Abstract

This study contributes to assess the sustainable solid-waste management of coastal and marine cities in Vietnam due to prior studies are lacking to develop a set of measures in hierarchical structure. Coastal and marine tourism cities are the largest and fastest growing segment of the tourism industry. City infrastructures are being developed in the absence of a solid-waste management capacity and create a gap in the measurement of sustainable solid-waste management. This study employs both qualitative techniques and quantitative measures to extend the literature. An exploratory factor analysis is applied to test the proposed hierarchical framework's validity and reliability. A fuzzy synthetic evaluation and a decision-making trial and evaluation laboratory are used to evaluate sustainable solid-waste management in the cities.
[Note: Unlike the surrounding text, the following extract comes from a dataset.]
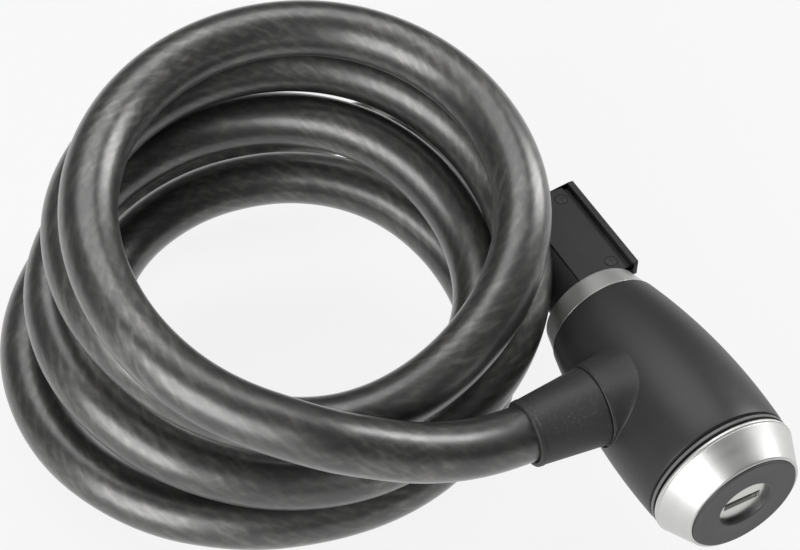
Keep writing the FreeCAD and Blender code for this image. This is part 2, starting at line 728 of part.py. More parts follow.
def arc_points(curve):
    first, last = curve.FirstParameter, curve.LastParameter
    return curve.value(first), curve.value((first + last) / 2), curve.value(last)


def rounded_path(points):
    """Straight runs joined by tangent arcs, each as large as its two runs allow."""
    edges = []
    here = points[0]
    for before, corner, after in zip(points, points[1:], points[2:]):
        a, b = before - corner, after - corner
        half_turn = (math.pi - a.getAngle(b)) / 2
        leg = 0.45 * min(a.Length, b.Length)
        print("tail arc radius %.1f" % (leg / math.tan(half_turn)))
        start, end = corner + a.normalize() * leg, corner + b.normalize() * leg
        bisector = (a.normalize() + b.normalize()).normalize()
        radius = leg / math.tan(half_turn)
        middle = corner + bisector * (radius / math.cos(half_turn) - radius)
        edges += [Part.LineSegment(here, start), Part.Arc(start, middle, end)]
        here = end
    edges.append(Part.LineSegment(here, points[-1]))
    return edges


def tube(edges, dia):
    """A round solid along tangent lines and arcs."""
    path = Part.Wire([e.toShape() for e in edges])
    first = edges[0]
    heading = first.tangent(first.FirstParameter)[0]
    ring = Part.Wire([Part.Circle(first.value(first.FirstParameter), heading, dia / 2).toShape()])
    solid = path.makePipeShell([ring], True, False)
    print("tube length %.1f, volume off by %.4f" % (
        path.Length, solid.Volume / (path.Length * math.pi * dia ** 2 / 4) - 1))
    return solid


cable_dia = d.cable_dia.value
into_cable = Vector(-1, 0, 0)
here = Vector(-cable_start.value, d.boss_station.value, d.boss_lift.value)
heading = into_cable
coil_edges = [Part.LineSegment(here, here + heading * cable_dia)]
here = here + heading * cable_dia
lead, lead_heading = Vector(*LEAD_POINT), Vector(*LEAD_HEADING).normalize()
coil_edges += biarc(here, heading, lead, lead_heading)
here, heading = lead, lead_heading
for k in range(STATIONS):
    at = (k, 0) if k < STATIONS - 1 else (k - 1, LAST_SHARE)
    there, next_heading = coil_point(*at), coil_heading(*at)
    coil_edges += biarc(here, heading, there, next_heading)
    here, heading = there, next_heading
coil_end = here + heading * cable_dia
coil_edges.append(Part.LineSegment(here, coil_end))
coil_curves = [edge.toShape().Curve for edge in coil_edges]
print("coil's least arc radius %.1f" % min(c.Radius for c in coil_curves if isinstance(c, Part.Circle)))


def least_gap(edges, dia, step=2.0, apart=60.0):
    """Least free space between two stretches that lie more than apart along the tube."""
    points = []
    along = 0.0
    for edge in edges:
        length = edge.toShape().Length
        count = max(int(length / step), 1)
        for i in range(count):
            s = edge.FirstParameter + (edge.LastParameter - edge.FirstParameter) * i / count
            points.append((along + length * i / count, edge.value(s)))
        along += length
    least = min((p - q).Length for i, (a, p) in enumerate(points) for b, q in points[:i] if a - b > apart)
    return least - dia


print("coil's least gap to itself %.2f" % least_gap(coil_edges, cable_dia))
coil = doc.addObject("Part::Feature", "cable_coil")
coil.Shape = tube(coil_edges, cable_dia)
node(coil, "cable_coil")

tail_end = Vector(0, plug_end.value, 0)
from_plug = Vector(0, 1, 0)


def tail_point(t):
    """Point a share t of the way along the smooth bend from the coil to the plug."""
    leave, arrive = coil_end + heading * TAIL_PULLS[0], tail_end + from_plug * TAIL_PULLS[1]
    return (coil_end * (1 - t) ** 3 + leave * (3 * t * (1 - t) ** 2) + arrive * (3 * t ** 2 * (1 - t))
            + tail_end * t ** 3)


tail_points = [coil_end, coil_end + heading * TAIL_RUNS[0]]
tail_points += [tail_point(t) for t in TAIL_SHARES]
tail_points += [tail_end + from_plug * TAIL_RUNS[1], tail_end]
tail = doc.addObject("Part::Feature", "cable_tail")
tail_edges = rounded_path(tail_points)
tail.Shape = tube(tail_edges, cable_dia)
node(tail, "cable_tail")
print("gap of tail and coil %.2f" % least_gap(coil_edges + tail_edges, cable_dia))

# Checks, then one file for each sub-part
doc.recompute()
for thing in doc.Objects:
    bad = [word for word in thing.State if word in ("Invalid", "Error")]
    if bad:
        raise RuntimeError("%s failed: %s" % (thing.Name, bad))
for thing in nodes:
    if thing.Shape.isNull() or not thing.Shape.isValid():
        raise RuntimeError("%s has no valid shape" % thing.Label)
    if not thing.Shape.Solids:
        raise RuntimeError("%s has no solid" % thing.Label)
    thing.Shape.exportStep("parts/%s.step" % thing.Label)
    box = thing.Shape.BoundBox
    print("%-16s solids %d volume %9.1f  x %.1f %.1f y %.1f %.1f z %.1f %.1f" % (
        thing.Label, len(thing.Shape.Solids), thing.Shape.Volume,
        box.XMin, box.XMax, box.YMin, box.YMax, box.ZMin, box.ZMax))
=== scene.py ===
# %% [markdown]
# # A coiled cable lock
# The real thing is a barrel-shaped lock head, 1.4 m of thick jacketed steel cable in loose turns, and a plug
# on the cable's free end that locks into the head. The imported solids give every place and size, and this
# lesson gives the visible parts their rounded edges, their small details and their finishes. We start with
# the frame, because everything else is placed in it, in metres.

# %% Frame
import math
import bpy
import bmesh
import numpy as np
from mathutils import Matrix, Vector


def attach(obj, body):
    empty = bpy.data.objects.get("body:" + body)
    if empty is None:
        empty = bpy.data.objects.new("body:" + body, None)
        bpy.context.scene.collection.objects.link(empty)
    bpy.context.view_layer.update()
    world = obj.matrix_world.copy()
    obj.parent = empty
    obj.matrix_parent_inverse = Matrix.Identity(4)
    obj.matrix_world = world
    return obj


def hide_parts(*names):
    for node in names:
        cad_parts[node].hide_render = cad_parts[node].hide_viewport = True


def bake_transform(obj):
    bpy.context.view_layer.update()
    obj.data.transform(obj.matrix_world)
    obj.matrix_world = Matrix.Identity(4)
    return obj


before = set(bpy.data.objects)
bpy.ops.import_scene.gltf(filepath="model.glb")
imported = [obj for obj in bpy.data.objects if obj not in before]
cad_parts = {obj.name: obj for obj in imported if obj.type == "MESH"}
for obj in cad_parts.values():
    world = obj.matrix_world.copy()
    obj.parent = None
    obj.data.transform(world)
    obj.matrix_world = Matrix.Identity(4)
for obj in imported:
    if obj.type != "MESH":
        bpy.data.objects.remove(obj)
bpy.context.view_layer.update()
scene = bpy.context.scene
scene.view_settings.view_transform = "Standard"
MM = 0.001

# %% [markdown]
# The camera stands where the photographer's did: in front, to the left and well above, with a long lens.
# It was placed by matching the outlines of the barrel and of each turn of cable.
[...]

A set of criteria that consider the economic benefit, environment assessment and social impact are constructed on six aspects: funding and expenditures, tourism activities, the policy and legal framework, environmental co-creation, stakeholder participation and community awareness. The result reveals the causal interrelationships among the aspects and that stakeholder participation, tourism activities, and the policy and legal framework are the causal attributes for achieving sustainability performance. Civil construction debris, the tourist flow, the support of political leadership, cost-sharing and mutual strategy adoption, and technical cooperation are also found to be success criteria that contribute as practical guidelines for practitioners and communities. More emphasis needs to be placed on coastal and marine environments, and doing so has the highest priority value and contributes to raising awareness of issues in the development process.